A man whose progressive policies on education, taxation, health care are in the finest tradition of the Democratic Party.
A man whose ideals, decency, and compassion are in the great tradition of Franklin D. Roosevelt, Harry Truman, John F. Kennedy, and Bill Clinton.
A man whose life’s work and devotion to America will serve as a beacon to our young and give pride to us all.
That man is Wes Clark …
See http://www.clark04.com/press/release/193/
Please consider correcting your misunderstanding of Wes’s brilliant strategy to grant some of the best people our country’s civilian population has to offer an opportunity to serve without having to put on combat fatigues to do so.
Michael Kresse
February 6, 2007 at 2:23 pmWell said Mr. Oxygen, well said.
Palau
February 7, 2007 at 9:17 amSorry to take so long to get back to you. We get so few comments, I didn’t notice for a while.

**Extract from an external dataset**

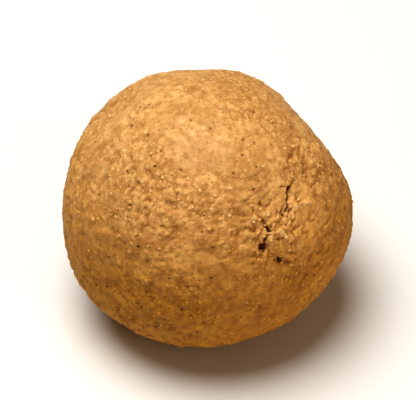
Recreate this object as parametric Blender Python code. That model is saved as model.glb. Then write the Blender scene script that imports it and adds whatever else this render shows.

You’re right in one sense: I didn’t emphasise enough the voluntary nature of Clark’s plan and my post could be read as implying that the scheme was compulsory. But the US army is all-volunteer too, and it hasn’t stopped the government treating them like so much disposable cannon-fodder.
Clark’s plan is in essence the same plan that Bush proposed in his SOTU address:
Are you calling Bush progressive too? is his strategy also ‘brilliant’? Or is it just because you support Clark and so everything he says is just fine and dandy? Blind loyalty to a presidential candiadte is what got us in this mess.
What is this ‘opportunity to serve’ business? Serve what? Serve who? The same old tax-cutting corporate pols who’d rather see underpaid volunteers doing a job that should be professional and paid properly, and funded by the taxpayers.
I’m not against voluntary work in principle: I’ve done enough pro bono work in the past. What I am against is volunteers being used as a cheap substitute for accountable, properly paid and trained government employees. This isn’t about patriotism, it’s an army on the cheap.